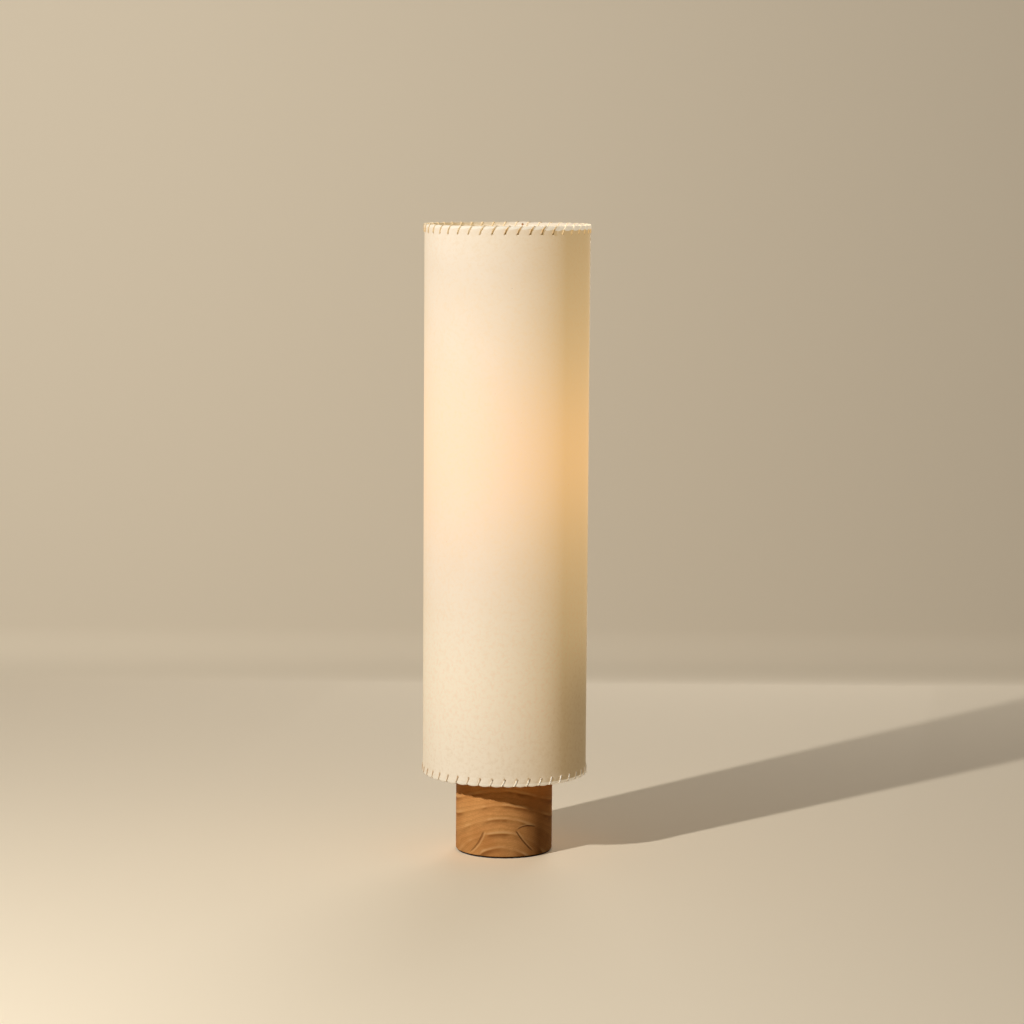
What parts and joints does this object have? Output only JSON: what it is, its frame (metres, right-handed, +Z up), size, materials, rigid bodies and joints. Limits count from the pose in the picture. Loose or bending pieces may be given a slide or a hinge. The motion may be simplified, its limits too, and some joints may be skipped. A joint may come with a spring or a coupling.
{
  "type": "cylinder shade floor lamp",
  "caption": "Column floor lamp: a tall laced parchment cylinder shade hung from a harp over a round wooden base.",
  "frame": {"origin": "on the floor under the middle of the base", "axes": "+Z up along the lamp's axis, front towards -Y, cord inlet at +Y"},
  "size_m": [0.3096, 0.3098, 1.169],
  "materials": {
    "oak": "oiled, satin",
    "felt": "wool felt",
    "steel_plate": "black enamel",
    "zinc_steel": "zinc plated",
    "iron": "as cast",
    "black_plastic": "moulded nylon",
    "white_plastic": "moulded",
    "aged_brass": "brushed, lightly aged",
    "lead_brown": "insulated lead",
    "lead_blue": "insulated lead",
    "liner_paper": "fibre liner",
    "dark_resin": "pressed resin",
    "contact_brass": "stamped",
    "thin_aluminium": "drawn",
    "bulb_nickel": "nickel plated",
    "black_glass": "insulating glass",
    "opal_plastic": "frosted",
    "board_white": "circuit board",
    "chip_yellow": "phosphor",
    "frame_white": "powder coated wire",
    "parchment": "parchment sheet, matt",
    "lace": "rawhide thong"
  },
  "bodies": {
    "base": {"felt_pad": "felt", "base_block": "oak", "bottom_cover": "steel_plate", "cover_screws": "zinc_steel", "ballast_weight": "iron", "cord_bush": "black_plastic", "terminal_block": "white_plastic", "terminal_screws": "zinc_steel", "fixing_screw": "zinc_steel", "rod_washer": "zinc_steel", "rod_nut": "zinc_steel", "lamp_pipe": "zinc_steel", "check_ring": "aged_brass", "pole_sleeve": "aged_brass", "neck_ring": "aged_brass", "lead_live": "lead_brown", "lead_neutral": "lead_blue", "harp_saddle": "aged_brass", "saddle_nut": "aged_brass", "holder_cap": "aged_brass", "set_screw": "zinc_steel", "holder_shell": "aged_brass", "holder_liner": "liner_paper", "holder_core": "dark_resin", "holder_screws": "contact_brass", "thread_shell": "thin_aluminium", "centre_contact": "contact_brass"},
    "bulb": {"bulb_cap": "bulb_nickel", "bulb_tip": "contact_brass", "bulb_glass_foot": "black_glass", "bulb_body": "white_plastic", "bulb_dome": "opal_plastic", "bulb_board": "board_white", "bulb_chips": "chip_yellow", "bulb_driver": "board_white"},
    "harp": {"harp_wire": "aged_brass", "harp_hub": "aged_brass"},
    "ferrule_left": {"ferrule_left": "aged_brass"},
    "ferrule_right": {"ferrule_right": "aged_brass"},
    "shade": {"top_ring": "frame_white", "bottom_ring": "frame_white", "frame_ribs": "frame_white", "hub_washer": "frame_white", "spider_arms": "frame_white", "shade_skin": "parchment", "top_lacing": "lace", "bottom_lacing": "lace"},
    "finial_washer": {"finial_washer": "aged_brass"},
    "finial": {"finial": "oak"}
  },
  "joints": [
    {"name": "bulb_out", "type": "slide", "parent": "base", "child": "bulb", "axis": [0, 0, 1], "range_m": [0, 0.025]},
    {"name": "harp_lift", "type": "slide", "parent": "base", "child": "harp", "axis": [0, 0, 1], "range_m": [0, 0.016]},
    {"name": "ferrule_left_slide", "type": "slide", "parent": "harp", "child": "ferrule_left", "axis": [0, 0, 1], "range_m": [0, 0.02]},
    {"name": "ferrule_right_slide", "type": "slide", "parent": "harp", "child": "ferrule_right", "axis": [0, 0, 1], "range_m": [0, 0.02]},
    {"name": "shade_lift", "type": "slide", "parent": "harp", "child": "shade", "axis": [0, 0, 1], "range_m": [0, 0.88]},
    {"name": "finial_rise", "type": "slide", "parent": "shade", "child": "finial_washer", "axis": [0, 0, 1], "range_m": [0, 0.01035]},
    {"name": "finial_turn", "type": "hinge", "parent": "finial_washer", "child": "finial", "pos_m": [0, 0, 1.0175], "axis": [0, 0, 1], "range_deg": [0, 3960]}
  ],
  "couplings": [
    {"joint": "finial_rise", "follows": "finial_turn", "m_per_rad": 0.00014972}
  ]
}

---------------

GOAL OF THE EXERCISE -> Each line of the listing should be copied exactly.

OUTPUT FOR THIS EXERCISE ->
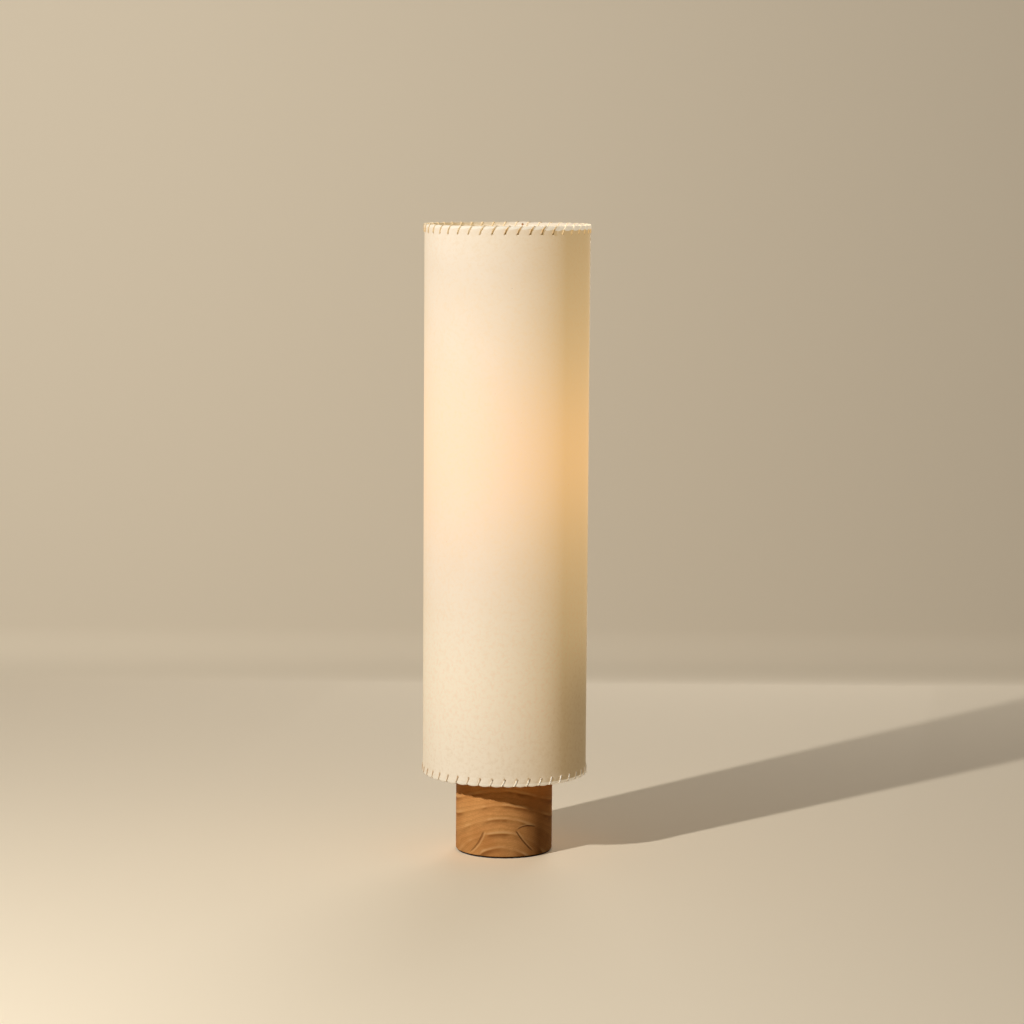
What parts and joints does this object have? Output only JSON: what it is, its frame (metres, right-handed, +Z up), size, materials, rigid bodies and joints. Limits count from the pose in the picture. Loose or bending pieces may be given a slide or a hinge. The motion may be simplified, its limits too, and some joints may be skipped. A joint may come with a spring or a coupling.
{
  "type": "cylinder shade floor lamp",
  "caption": "Column floor lamp: a tall laced parchment cylinder shade hung from a harp over a round wooden base.",
  "frame": {"origin": "on the floor under the middle of the base", "axes": "+Z up along the lamp's axis, front towards -Y, cord inlet at +Y"},
  "size_m": [0.3096, 0.3098, 1.169],
  "materials": {
    "oak": "oiled, satin",
    "felt": "wool felt",
    "steel_plate": "black enamel",
    "zinc_steel": "zinc plated",
    "iron": "as cast",
    "black_plastic": "moulded nylon",
    "white_plastic": "moulded",
    "aged_brass": "brushed, lightly aged",
    "lead_brown": "insulated lead",
    "lead_blue": "insulated lead",
    "liner_paper": "fibre liner",
    "dark_resin": "pressed resin",
    "contact_brass": "stamped",
    "thin_aluminium": "drawn",
    "bulb_nickel": "nickel plated",
    "black_glass": "insulating glass",
    "opal_plastic": "frosted",
    "board_white": "circuit board",
    "chip_yellow": "phosphor",
    "frame_white": "powder coated wire",
    "parchment": "parchment sheet, matt",
    "lace": "rawhide thong"
  },
  "bodies": {
    "base": {"felt_pad": "felt", "base_block": "oak", "bottom_cover": "steel_plate", "cover_screws": "zinc_steel", "ballast_weight": "iron", "cord_bush": "black_plastic", "terminal_block": "white_plastic", "terminal_screws": "zinc_steel", "fixing_screw": "zinc_steel", "rod_washer": "zinc_steel", "rod_nut": "zinc_steel", "lamp_pipe": "zinc_steel", "check_ring": "aged_brass", "pole_sleeve": "aged_brass", "neck_ring": "aged_brass", "lead_live": "lead_brown", "lead_neutral": "lead_blue", "harp_saddle": "aged_brass", "saddle_nut": "aged_brass", "holder_cap": "aged_brass", "set_screw": "zinc_steel", "holder_shell": "aged_brass", "holder_liner": "liner_paper", "holder_core": "dark_resin", "holder_screws": "contact_brass", "thread_shell": "thin_aluminium", "centre_contact": "contact_brass"},
    "bulb": {"bulb_cap": "bulb_nickel", "bulb_tip": "contact_brass", "bulb_glass_foot": "black_glass", "bulb_body": "white_plastic", "bulb_dome": "opal_plastic", "bulb_board": "board_white", "bulb_chips": "chip_yellow", "bulb_driver": "board_white"},
    "harp": {"harp_wire": "aged_brass", "harp_hub": "aged_brass"},
    "ferrule_left": {"ferrule_left": "aged_brass"},
    "ferrule_right": {"ferrule_right": "aged_brass"},
    "shade": {"top_ring": "frame_white", "bottom_ring": "frame_white", "frame_ribs": "frame_white", "hub_washer": "frame_white", "spider_arms": "frame_white", "shade_skin": "parchment", "top_lacing": "lace", "bottom_lacing": "lace"},
    "finial_washer": {"finial_washer": "aged_brass"},
    "finial": {"finial": "oak"}
  },
  "joints": [
    {"name": "bulb_out", "type": "slide", "parent": "base", "child": "bulb", "axis": [0, 0, 1], "range_m": [0, 0.025]},
    {"name": "harp_lift", "type": "slide", "parent": "base", "child": "harp", "axis": [0, 0, 1], "range_m": [0, 0.016]},
    {"name": "ferrule_left_slide", "type": "slide", "parent": "harp", "child": "ferrule_left", "axis": [0, 0, 1], "range_m": [0, 0.02]},
    {"name": "ferrule_right_slide", "type": "slide", "parent": "harp", "child": "ferrule_right", "axis": [0, 0, 1], "range_m": [0, 0.02]},
    {"name": "shade_lift", "type": "slide", "parent": "harp", "child": "shade", "axis": [0, 0, 1], "range_m": [0, 0.88]},
    {"name": "finial_rise", "type": "slide", "parent": "shade", "child": "finial_washer", "axis": [0, 0, 1], "range_m": [0, 0.01035]},
    {"name": "finial_turn", "type": "hinge", "parent": "finial_washer", "child": "finial", "pos_m": [0, 0, 1.0175], "axis": [0, 0, 1], "range_deg": [0, 3960]}
  ],
  "couplings": [
    {"joint": "finial_rise", "follows": "finial_turn", "m_per_rad": 0.00014972}
  ]
}